Acima de tudo, e ao contrário da noveleta anterior, neste caso estamos perante o que poderiam ser um ou dois excelentes capítulos de um romance, mas que como noveleta se revela aquém de uma resolução satisfatória.
A última noveleta a referir, embora seja destas a que surge primeiro no volume,
Os oito nomes do deus sem nome, de
Yves Robert, é precisamente a que mais se aproxima do steampunk arquetípico. Passada no reinado de
D. Carlos I, trata-se de uma história de espionagem; num mundo em que o Reino-Unido se impôs pela sua maquinaria, a França pela sua pesquisa psíquica, e Portugal alargou o seu Império… pela sorte!
Obviamente há muito mais por detrás dessa “fortuna”, e caberá aos espiões estrangeiros, ajudados por dois espiões portugueses, descobrir esse segredo e, se possível, derrubar o poderio português.
Ao fantástico sobrenatural que permeia desde o início a noveleta, Yves Robert contrapõe alguns gadgets com conotações steampunk. Infelizmente, pela aparente preocupação de não se afastar de um sentido realista, acaba por faltar algum brilho à competição gabarola entre nacionalidades. Em maior ou menor grau, falta a mesma chama ao longo da noveleta; apenas surgindo na reviravolta final.

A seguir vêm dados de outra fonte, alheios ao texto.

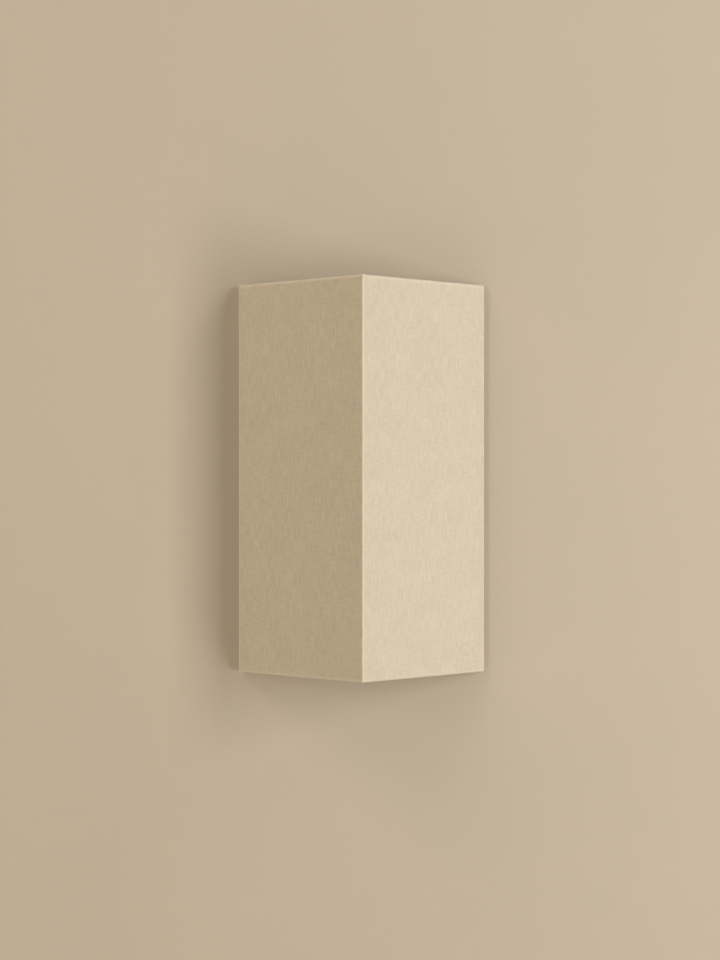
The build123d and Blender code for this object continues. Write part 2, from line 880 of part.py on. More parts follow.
os.makedirs("parts", exist_ok=True)
for pieces in (shade_pieces(), base_pieces(), lamp_pieces()):
    for name, solids in pieces.items():
        save(name, solids)
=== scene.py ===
"""A wall light with a folded linen shade, dressed in its studio.

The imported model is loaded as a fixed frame, in metres. The wall is the plane Y = 0, the light
faces -Y and Z is up. Each operator below dresses one piece or group of like pieces.
"""

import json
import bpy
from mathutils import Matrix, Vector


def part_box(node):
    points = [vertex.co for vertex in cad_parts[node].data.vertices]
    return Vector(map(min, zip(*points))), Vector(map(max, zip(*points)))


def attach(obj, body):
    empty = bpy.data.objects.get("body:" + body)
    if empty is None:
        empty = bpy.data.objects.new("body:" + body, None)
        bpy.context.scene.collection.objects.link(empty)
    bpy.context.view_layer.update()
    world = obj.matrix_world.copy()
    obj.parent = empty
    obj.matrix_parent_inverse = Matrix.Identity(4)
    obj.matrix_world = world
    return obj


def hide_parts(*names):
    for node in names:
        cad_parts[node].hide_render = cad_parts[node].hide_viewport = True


bl_info = {
    "name": "Linen Wall Light",
    "version": (1, 0, 0),
    "blender": (4, 5, 0),
    "location": "3D View > Sidebar > Wall Light",
    "description": "Dresses the frame of a wall light: linen shade, lamp, fittings and studio",
    "category": "Add Mesh",
}

from functools import partial
from math import atan2, cos, hypot, pi, radians, sin, tan

import bpy
from mathutils import Vector, noise

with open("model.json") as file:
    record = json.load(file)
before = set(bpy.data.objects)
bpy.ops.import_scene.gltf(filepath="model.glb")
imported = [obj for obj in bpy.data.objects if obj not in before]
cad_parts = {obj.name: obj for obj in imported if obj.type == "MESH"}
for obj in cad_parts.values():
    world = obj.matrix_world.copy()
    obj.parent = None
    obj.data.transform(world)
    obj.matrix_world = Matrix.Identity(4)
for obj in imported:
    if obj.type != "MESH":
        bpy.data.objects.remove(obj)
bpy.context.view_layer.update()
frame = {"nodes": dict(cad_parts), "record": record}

MM = 0.001

# a paint or metal, and what it turns to in places
CREAM = ((0.77, 0.75, 0.69), (0.71, 0.69, 0.63))
BRASS = ((0.74, 0.56, 0.28), (0.46, 0.33, 0.17))
DUST = (0.55, 0.52, 0.47, 1.0)


# ---- sizes and colours


def middle(node, axis):
    """The middle of a frame piece along an axis."""
    low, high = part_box(node)
    return (low[axis] + high[axis]) / 2


def size(node, axis):
    """How long a frame piece is along an axis."""
    low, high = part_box(node)
    return high[axis] - low[axis]


def number_property(name, description, default, **settings):
    return bpy.props.FloatProperty(name=name, description=description, default=default, **settings)


def length_property(name, description, default):
    settings = {"min": 0.0, "precision": 5, "subtype": "DISTANCE", "unit": "LENGTH"}
    return number_property(name, description, default, **settings)


def angle_property(name, description, degrees):
    return number_property(name, description, radians(degrees), subtype="ANGLE")


def power_property(name, description, default):
    return number_property(name, description, default, min=0.0, unit="POWER")


def colour_property(name, description, default):
    return bpy.props.FloatVectorProperty(
        name=name, description=description, default=default, size=3, min=0.0, max=1.0, subtype="COLOR"
    )


WIRE = size("side_uprights", 1)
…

Mesmo sendo indubitavelmente a obra de narrativa mais dinâmica, essa reviravolta é claramente redentora da noveleta; e conseguiu afastar o sentido de iminente desilusão que me estava a acompanhar o final da sua leitura. Em resumo, uma noveleta que termina de forma excepcional, mas que talvez pudesse ser mais trabalhada no meio.
Fica assim em falta resenhar os contos de autores brasileiros, para que se possa dar uma opinião sobre a antologia como um todo. De qualquer maneira, é de assinalável interesse este “diálogo” lusófono, ainda mais na forma de noveletas e com uma tentativa de temática unificadora; pena é que o seu período de submissão não tenha sido melhor divulgado no nosso lado do Atlântico.